The story of Zack Snyder’s Justice League is likely to be remembered for the tumultuous behind-the-scenes events more so than any actual version of the film itself, however. The ‘Snyder Cut’, after years of anticipation, ultimately fails to deliver a rewarding viewing experience, either emotionally or thematically. It’s definitely more competently made than its 2017 counterpart, with a more consistent tone, developed characters, and an absence of cringy attempts at humour. But the drab and dreary colour pallet, slow pacing, and uninspired narrative and character dynamics do not make the four hours it takes to watch the film worthwhile.
The broad plot of Zack Snyder’s Justice League remains the same as the original.

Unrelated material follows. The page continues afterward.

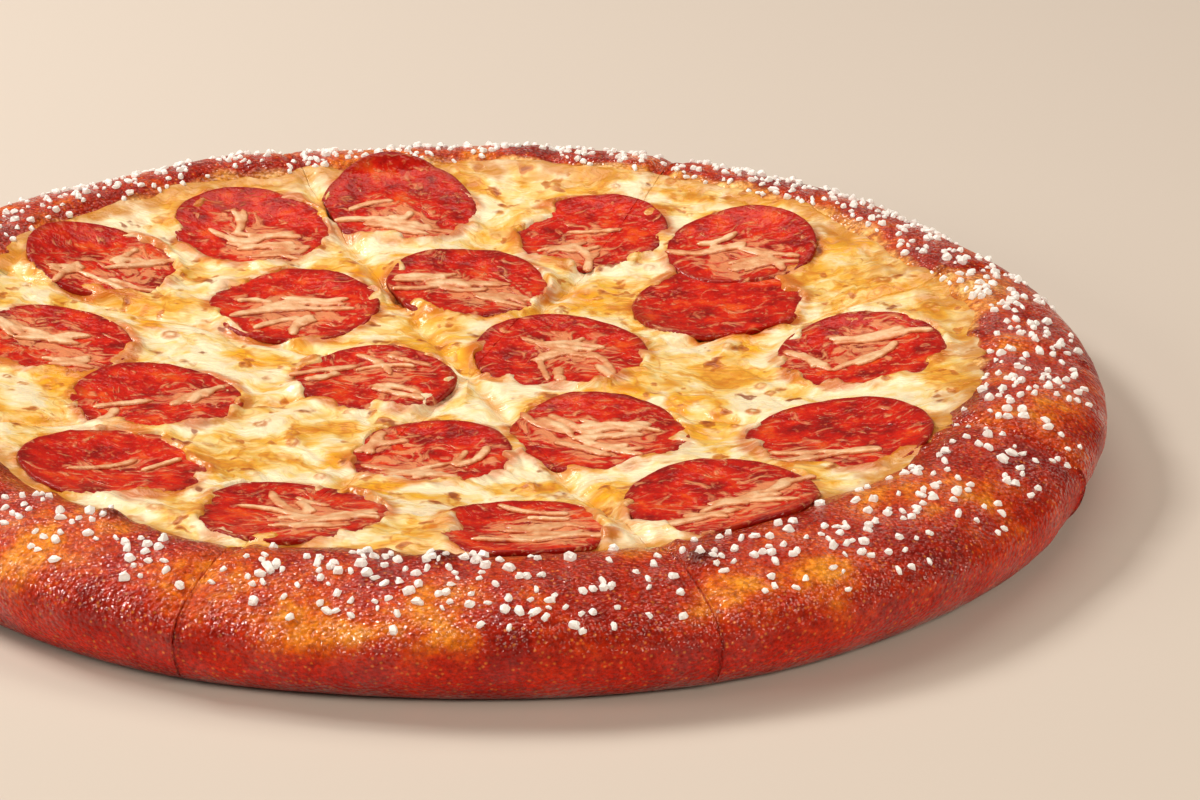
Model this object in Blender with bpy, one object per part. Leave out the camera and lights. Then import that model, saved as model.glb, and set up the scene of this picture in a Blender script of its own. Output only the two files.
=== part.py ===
"""A large round pepperoni pizza with a salted pretzel crust, cut across four times into eight slices.

Each slice is one dough solid with its raised crust and its salt, and one sheet of melted cheese.
The pepperoni lie on the cheese, and a cut that passes through one divides it.
The origin is at the centre of the flat base, +Z is up, and -Y is the side nearest the viewer.
"""

import math
import random

import bmesh
import bpy
from mathutils import Matrix, Vector
from mathutils.bvhtree import BVHTree

MM = 0.001

# Whole pizza
RIM_RADIUS = 178 * MM
BORDER_RADIUS = 143 * MM  # where the cheese stops and the bare crust starts
FLAT_RADIUS = 60 * MM  # inside this the cheese lies flat
BASE_RADIUS = 167.5 * MM  # the flat underside
FLAT_HEIGHT = 15.2 * MM
BORDER_HEIGHT = 23.8 * MM
CUT_ANGLES = (20.5, 66.5, 110.0, 156.0)  # degrees, four cuts right across
KERF = 0.8 * MM
GAP = 0.3 * MM

# Crust section: ellipse quarters under the widest point, above it, and down to the cheese
WIDEST_HEIGHT = 15.5 * MM
CREST_HEIGHT = 28.2 * MM
CREST_RADIUS = 152 * MM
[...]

Batman (Ben Affleck) attempts to recruit super-powered individuals in the wake of Superman’s (Henry Cavill) death in order to defeat an upcoming invasion from an alien army led by disgraced general Steppenwolf (Ciaran Hinds). The extended run time of the film is used to develop the characters and backstories of the new characters, as well as to give extended sequences of scenes that were only implied in the original cut, along with moments (including a whole new epilogue) that tease future projects that are never likely to be made.
The runtime does allow the characters to be more fleshed out and developed. Ray Fisher’s Victor Stone (Cyborg) gets the most additional screen time, developing his relationship with his father as a proxy to his relationship with his powers. His performance shines through as a highlight of the film. Similarly, Ezra Miller’s Flash changes from poor-comic relief to someone struggling with his own feelings of inadequacy and powerlessness. Even Steppenwolf is allowed a backstory of attempting to redeem his status in light of a recent betrayal. It doesn’t make him that much more interesting, though, as he still ends the movie as an ideology-lacking CGI punching bag. Not all the characters are served much better by this run time, as neither Gal Gadot’s Wonder Woman nor Jason Momoa’s Aquaman get much to do other than spouting exposition.
The most striking aspect of this version is how different it feels from the original. Dark and gritty are the adjectives most ascribed to Zack Snyder’s approach to superhero movies, but his Justice League seems more sombre and grounded. Decisions and sacrifices create emotional fallouts that the film is willing to stop in its tracks to acknowledge. The addition of an R-rating allows for gruesome-looking injuries to be given actual weight (this is most notable in a Flash scene close to the end).
However, all this emotional weight doesn’t save this film from being dull and an unappealing viewing experience. The main issue seems to be dynamics. None of the characters have any unique interactions, relationships, or meanings to one another, they all speak to each other in the same monotonous voice and don’t get to build any memorable connections throughout. The result is more tedious than epic; nothing in this ensemble team-up generates interest or memorability unless you have background knowledge in DC lore to fill in the gaps. The film lacks an emotional or thematic core to make the viewing experience engaging, and subsequently, the four hours leave a very little real impact.
This isn’t helped by the film trying to look and sound as dull as possible. For his vision, Snyder decided to use a 4:3 ratio as opposed to a more cinematic 16:9 used by most big-screen features. This works when individual characters are focused on, either in a montage or conversation, as it centres them and makes them larger than life. However, anytime multiple people appear or the film is trying to show the scale of an event or location, it just looks cluttered and quite literally boxed in. Simultaneously, the colour scheme seems to be made up of entirely metallic greys and muted blues, giving very little on-screen to draw the eye to or be visually appealing. Apparently, there’s a planned release of an entirely B&W version of the film, but I’m not sure you could really tell the difference.
Zack Snyder’s Justice League isn’t perhaps the best use of four hours of your life. It’s a competent film with improved characterisation and a more consistent and consequential tone, but this cannot make it an engaging film on its own. Its lack of interesting ideas and memorable relationships, in addition to a wearisome visual palette, makes the film a laborious viewing experience. Unless you’re actively invested in the Snyder vision of DC, or are so engaged in the lore that you know what an Anti-Life Equation is, there’s not much here that’ll do anything for you.